Yes, it was inappropriate, at least without a warning. But come on: Do you really think that what happened at Half-Time was worse than most videos? What about violent video games? Don’t you think it’s time to stop the double standard? Just one more thing: Shock only retains the value that people place in it. In other words, had we not reacted as a society, or better yet, had parents used it as an opportunity to teach kids right from….well, not wrong exactly, so let’s say…tasteless, this kind of thing wouldn’t be perpetuated. So congratulations, angry Moral America. You did just what they wanted you to do.

Slacky Slackerton

Someone recently pointed out that I have been slacking around here lately. I won’t argue with that. It’s been a busy few days, but I’m more than pleased to announce that Kevin is still holding strong as the World’s Best Husband. He put in a new kitchen floor for me on Saturday, and on Sunday, we bought new light fixtures for the house. We hung the one in the kitchen, since it was the hardest, and tomorrow or the next day we’ll do the rest.

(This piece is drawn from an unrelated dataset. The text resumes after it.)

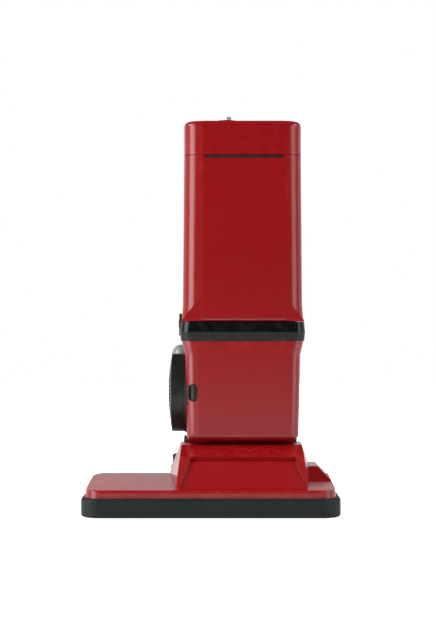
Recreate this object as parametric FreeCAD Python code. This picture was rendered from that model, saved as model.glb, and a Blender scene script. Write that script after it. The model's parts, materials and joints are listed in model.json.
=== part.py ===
"""Upright vacuum cleaner with an offset wide power head, modelled as an assembly.

Frame: millimetres, +Z up, the front faces -Y, +X is the operator's-eye right of the front view.
The origin is on the floor, in the middle of the overall width and depth.
The power head is the fixed body. The tall body reclines on it about one cross shaft.
"""
import FreeCAD
import Part
import math
import os

V = FreeCAD.Vector
X_AXIS = V(1, 0, 0)
Y_AXIS = V(0, 1, 0)
Z_AXIS = V(0, 0, 1)

# ---------------------------------------------------------------- driving dimensions
HEAD_WIDTH = 474.0          # over the bumper, for a 450 mm (18 in) cleaning path
OVERALL_DEPTH = 338.0       # bumper face to the cord hooks
FRONT = -OVERALL_DEPTH / 2  # y of the bumper's front face
REAR = OVERALL_DEPTH / 2
BODY_X = 60.0               # the tall body stands off-centre over the head
WALL = 3.0                  # moulded housings
THIN = 2.5                  # moulded covers and ducts
GAP = 0.5                   # between a moving piece and its neighbour


def behind_front(distance):
    """y of a plane that lies this far behind the bumper's front face."""
    return FRONT + distance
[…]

Other than that, I’ve been working an awful lot, and reasons I won’t go into here, I’m not the most pleasant person to be around right now. However, I am on the Rewards system, and Kev is upholding his end of the bargain quite nicely.
I could take a moment and throw in my two cents on the whole Janet/Justin striptease last night, or talk about Sex and the City, or make some pity remarks about the new season of Survivor, but I’m really not that motivated right now. Maybe later.